To be fair, I’ve read a bunch of accounts from former students of yours who say that you were among their favorite professors. What’s the reaction been like since the Times piece was published?
Most of it’s been enormously positive. And it has been a good thing to come out of this, that it’s connected me with a lot of folks that I’ve lost contact with.
Your dismissal has been viewed by some as evidence that the current generation of students is entitled and that craven university administrators are willing to sacrifice rigor in order to placate them. Is that how you see it?
I would like to not comment on that.
Why not?
If I say yes, that’s going to be interpreted as I think that all students are like that. And that’s absolutely not the case. As the bottom has fallen out of some of the class, the top is just fine. And indeed, they’re doing better than they used to do because the exams and so on have become easier, which is a shame. But I have to admit there’s been a certain amount of dumbing down, if you want to use the stock phrase, in my class, and the kids who used to get 90 — which is a very, very strong grade — are now getting 100. I worry that we’re not serving the top 10 or 20 percent very well. They shouldn’t be getting a hundred. They should be getting 92 and then looking at what those eight missing points were and learning from that. And they’re completely capable of doing that.
There’s been a lot of talk recently about the idea of weed-out courses. I wonder what you think about that term.
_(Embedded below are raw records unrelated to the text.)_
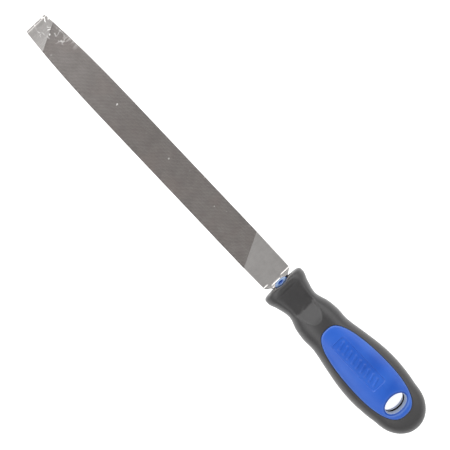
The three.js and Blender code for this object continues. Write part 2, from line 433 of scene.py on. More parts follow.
GRIP_SPACING = 1.15
LINING_SPACING = 2.5
BORDER_SPACING = 1.1
SCOOP_SPACING = 0.42
SCOOP_REACH = 9.2  # half width of the finely meshed strip round the scoop
SECTION_POINTS = 53
FILL_CLEARANCE = 0.45  # of fill points from the rings, in spacings
TAIL_CAP_ANGLE = math.radians(88)
FILLET_TURNS = np.radians([0, 12, 24, 36, 48, 60, 75, 90])
# Rings round the panel's window, by their distance from its rim.
WINDOW_STEPS = (0, 0.07, 0.16, 0.3, 0.55, 1.0)
LINING_WINDOW_STEPS = (0, 1.2)
SEAM_ROUND = 0.35
FACE_CROWN = 0.35
UNROLL = 15.0  # millimetres of section length for each radian, near enough, to flatten the handle


def unrolled(s, y, inset=0.0):
    """A point on the handle's surface as flat coordinates: distance along it, distance round it."""
    reach = TAIL_REACH - inset
    into_tail = np.clip((s - TAIL_START) / reach, 0, 1)
    along = np.where(s > TAIL_START, TAIL_START + reach * np.arcsin(into_tail), s)
    half_width, _ = handle_half_sizes(s, inset)
    share = np.clip(np.abs(y) / half_width, 0, 1)
    return stacked(along, UNROLL * np.sign(y) * np.arcsin(share ** (SQUARENESS / 2)))


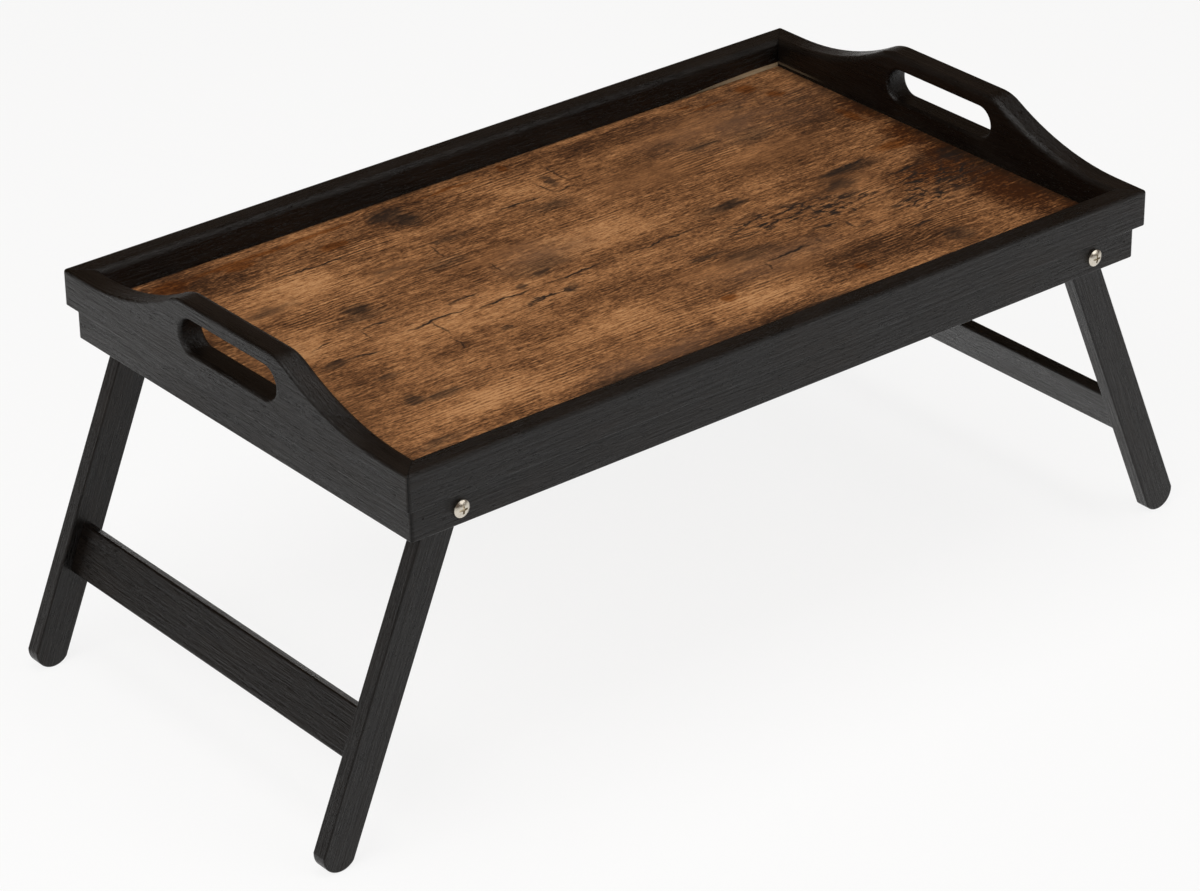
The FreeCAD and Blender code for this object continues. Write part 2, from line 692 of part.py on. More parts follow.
def make_screw(end_name, side_name):
    """A domed machine screw with a cross recess."""
    end, side = ENDS[end_name], SIDES[side_name]
    label = "%s_%s_pivot_screw" % (end_name, side_name)
    body = new_body(label)
    profile = plane_sketch(body, "XZ_Plane", label + "_profile")
    corners = [("zero", "-shank_length"), ("shank_tip", "-shank_length"),
               ("shank_radius", "-shank_shoulder"), ("shank_radius", "zero"), ("head_radius", "zero"),
               ("head_radius", "head_rim")]
    places = [Vector(size(across), size(along), 0) for across, along in corners]
    crown = Vector(0, size("head_height"), 0)
    lines = [profile.addGeometry(Part.LineSegment(a, b)) for a, b in zip(places, places[1:])]
    centre = Vector(0, size("head_height") - size("dome_radius"), 0)
    dome = arc(profile, centre, places[-1], crown)
    spine = profile.addGeometry(Part.LineSegment(crown, places[0]))
    for first, second in zip(lines, lines[1:]):
        join(profile, "Coincident", first, 2, second, 1)
    join(profile, "Coincident", lines[-1], 2, dome, 1)
    join(profile, "Coincident", dome, 2, spine, 1)
    join(profile, "Coincident", spine, 2, lines[0], 1)
    for line, (across, along) in zip(lines, corners):
        fix_point(profile, line, 1, across, along)
    fix_point(profile, dome, 1, "head_radius", "head_rim")
    fix_point(profile, dome, 2, "zero", "head_height")
    bind(profile, Sketcher.Constraint("Radius", dome, size("dome_radius")), "dome_radius")
    turned = body.newObject("PartDesign::Revolution", label + "_turned")
    turned.Profile = profile
    turned.ReferenceAxis = (profile, ["V_Axis"])
    turned.Angle = 360
    doc.recompute()

    recess = plane_sketch(body, "XY_Plane", label + "_recess_outline")
    recess.setExpression("AttachmentOffset.Base.z", cell("head_height"))
    arm, flank = "recess_half", "recess_side"
    cross = [(arm, "-" + flank), (arm, flank), (flank, flank), (flank, arm), ("-" + flank, arm),
             ("-" + flank, flank), ("-" + arm, flank), ("-" + arm, "-" + flank),
             ("-" + flank, "-" + flank), ("-" + flank, "-" + arm), (flank, "-" + arm),
             (flank, "-" + flank)]
    polygon(recess, cross)
    doc.recompute()
    pocket(body, recess, label + "_recess", "recess_depth")
    place(body, signed(end, "pivot_x"), signed(side, "band_face"), "pivot_height",
          Vector(1, 0, 0), outward(side))
    return body


def make_nut(end_name, side_name):
    """A hexagon lock nut whose round collar holds a nylon ring."""
    end, side = ENDS[end_name], SIDES[side_name]
    label = "%s_%s_lock_nut" % (end_name, side_name)
    body = new_body(label)
    flats = plane_sketch(body, "XY_Plane", label + "_hexagon")
    polygon(flats, [("nut_corner", "zero"), ("nut_corner_half", "nut_half"),
                    ("-nut_corner_half", "nut_half"), ("-nut_corner", "zero"),
                    ("-nut_corner_half", "-nut_half"), ("nut_corner_half", "-nut_half")])
    pad(body, flats, label + "_hexagon_pad", "nut_height", reverse=True)
    for name, radius, length, cut in (("collar", "collar_radius", "collar_top", False),
                                      ("bore", "nut_bore", None, True)):
        round_sketch = plane_sketch(body, "XY_Plane", "%s_%s_outline" % (label, name))
        circle = round_sketch.addGeometry(Part.Circle(Vector(), Vector(0, 0, 1), size(radius)))
        join(round_sketch, "Coincident", circle, 3, -1, 1)
        bind(round_sketch, Sketcher.Constraint("Radius", circle, size(radius)), radius)
        if cut:
            pocket(body, round_sketch, label + "_" + name)
        else:
            pad(body, round_sketch, label + "_" + name, length, reverse=True)
    seat = plane_sketch(body, "XY_Plane", label + "_ring_seat_outline")
    seat.setExpression("AttachmentOffset.Base.z", cell("-collar_top"))
    circle = seat.addGeometry(Part.Circle(Vector(), Vector(0, 0, 1), size("ring_radius")))
    join(seat, "Coincident", circle, 3, -1, 1)
    bind(seat, Sketcher.Constraint("Radius", circle, size("ring_radius")), "ring_radius")
    doc.recompute()
    pocket(body, seat, label + "_ring_seat", "collar_height", reverse=True)
    place(body, signed(end, "pivot_x"), signed(side, "nut_face"), "pivot_height",
          Vector(1, 0, 0), outward(side))
    return body


def ring_group(label, outer, inner, height, face):
    """A washer or ring at each of the four pivots, its outward side on the named face."""
    rings = []
    for end_name, end in ENDS.items():
        for side_name, side in SIDES.items():
            name = "%s_%s_%s" % (label, end_name, side_name)
            disc = doc.addObject("Part::Cylinder", name + "_disc")
            hole = doc.addObject("Part::Cylinder", name + "_hole")
            for cylinder, radius in ((disc, outer), (hole, inner)):
                cylinder.setExpression("Radius", cell(radius))
                cylinder.setExpression("Height", cell(height))
                place(cylinder, signed(end, "pivot_x"), signed(side, face), "pivot_height",
                      Vector(1, 0, 0), outward(-side))
            ring = doc.addObject("Part::Cut", name)
            ring.Base = disc
            ring.Tool = hole
            rings.append(ring)
    group = doc.addObject("Part::Compound", label)
    group.Links = rings
    return group


# ---------------------------------------------------------------- the tray
def build():
    """Every sub-part, by node name."""
    parts = {}
    brads, holes = make_brads()
    blanks = {"front_rail": (rail_blank, "zero", "-half_width", 0),
              "back_rail": (rail_blank, "zero", "half_width", 180),
              "left_end_panel": (end_blank, "-half_length", "zero", -90),
              "right_end_panel": (end_blank, "half_length", "zero", 90)}
    for label, (make, x, y, turn) in blanks.items():
        blank = make(label + "_blank")
        place(blank, x, y, "board_bottom", Vector(0, 0, 1), turn)
        parts[label] = drilled(label, blank, holes)
    parts["corner_brads"] = brads
    # the board runs into the grooves; the printed sheet is laid on it between the inner faces
    parts["deck_board"] = deck_layer("deck_board", "deck_length", "deck_width",
                                     "core_thickness", "deck_underside")
    parts["deck_laminate"] = deck_layer("deck_laminate", "laminate_length", "laminate_width",
                                        "laminate_thickness", "laminate_underside")
    for end_name in ENDS:
        for side_name in SIDES:
            for make in (make_leg, make_screw, make_nut):
                body = make(end_name, side_name)
                parts[body.Label] = body
        bar = make_bar(end_name)
        parts[bar.Label] = bar
    parts["spacer_washers"] = ring_group("spacer_washers", "spacer_radius", "pivot_bore",
                                         "spacer_thickness", "rail_inner")
    parts["nut_washers"] = ring_group("nut_washers", "washer_radius", "pivot_bore",
                                      "washer_thickness", "leg_inner")
    parts["lock_nut_rings"] = ring_group("lock_nut_rings", "ring_radius", "nut_bore",
                                         "collar_height", "ring_face")
    doc.recompute()
    return parts


def check(parts):
    """Stops before anything is written if an object has failed or a sub-part is unsound."""
    for item in doc.Objects:
        if "Invalid" in item.State or "Error" in item.State:
            raise RuntimeError("%s: %s" % (item.Label, item.State))
    for label, part in parts.items():
        if part.Shape.isNull() or not part.Shape.isValid():
            raise RuntimeError(label + " has no sound shape")


def write(parts):
    os.makedirs("parts", exist_ok=True)
    for label, part in parts.items():
        part.Shape.exportStep("parts/%s.step" % label)
        box = part.Shape.BoundBox
        print("%-26s solids %2d  volume %10.1f  x %7.2f %7.2f  y %7.2f %7.2f  z %7.2f %7.2f" % (
            label, len(part.Shape.Solids), part.Shape.Volume, box.XMin, box.XMax, box.YMin, box.YMax,
            box.ZMin, box.ZMax))


parts = build()
check(parts)
write(parts)
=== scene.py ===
"""The looks of a folding bed tray: black stained beech, a printed rustic deck and nickelled pivot screws.

Every size here is in metres, in the frame of the packed part: +Z up, the deck's long side along X.
"""

import math

import bmesh
import bpy
from bpy.props import FloatProperty, FloatVectorProperty, PointerProperty
from mathutils import Matrix, Vector


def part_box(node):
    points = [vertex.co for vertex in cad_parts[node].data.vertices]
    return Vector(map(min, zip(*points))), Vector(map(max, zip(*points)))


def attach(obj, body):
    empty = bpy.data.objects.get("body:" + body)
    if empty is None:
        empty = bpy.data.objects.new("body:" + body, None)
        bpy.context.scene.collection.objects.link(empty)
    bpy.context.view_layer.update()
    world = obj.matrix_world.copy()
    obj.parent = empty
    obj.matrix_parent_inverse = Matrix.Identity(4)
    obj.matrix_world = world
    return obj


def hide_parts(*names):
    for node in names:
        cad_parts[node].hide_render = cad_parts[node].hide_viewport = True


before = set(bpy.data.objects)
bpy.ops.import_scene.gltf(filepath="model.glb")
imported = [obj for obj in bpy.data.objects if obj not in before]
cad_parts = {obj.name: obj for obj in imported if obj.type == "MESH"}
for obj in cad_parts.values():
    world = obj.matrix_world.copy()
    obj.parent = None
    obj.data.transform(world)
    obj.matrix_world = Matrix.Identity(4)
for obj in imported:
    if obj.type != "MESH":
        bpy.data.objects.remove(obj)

bl_info = {
    "name": "Bed Tray Looks",
    "version": (1, 0, 0),
    "blender": (4, 5, 0),
    "location": "View3D > Sidebar > Bed Tray",
    "description": "Finishes a folding bed tray's boards, printed deck and fittings, and sets its stage",
    "category": "Object",
}

MM = 0.001

# The camera that took the reference picture, as fitted to the tray's outline
CAMERA_AZIMUTH = math.radians(-38.87)
CAMERA_ELEVATION = math.radians(28.126)
CAMERA_ROLL = math.radians(-0.738)
CAMERA_DISTANCE = 2.4135
CAMERA_TARGET = Vector((-0.01165, -0.00114, 0.09046))
CAMERA_SENSOR = 36.0
CAMERA_LENS = 133.21

# Cell sizes of the wood's noises: along the grain, across it and into it
WOOD_FIBRES = (0.026, 0.0016, 0.0016)
WOOD_PORES = (0.006, 0.00055, 0.00055)
WOOD_CLOUDS = (0.055, 0.018, 0.018)
WOOD_RUBBING = (0.016, 0.0011, 0.0011)
MITRE_WANDER = (0.004, 0.004, 0.004)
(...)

I hate it because it implies intent. We have no intent to weed people out. Absolutely not. The other side of that is you really do want a success in the professions coming down the line for these people. You really do want competency. You want doctors who are really good, and you want engineers who can build a bridge that’s going to stand up. And you want scientists who can — cliché alert — push the frontier. At Princeton or NYU, every single student in that class was capable of success. Maybe not of a 92, but of success. I deeply dislike the notion that, you know, we teach these courses in order to weed people out. We don’t. We teach these courses in order to bring them in.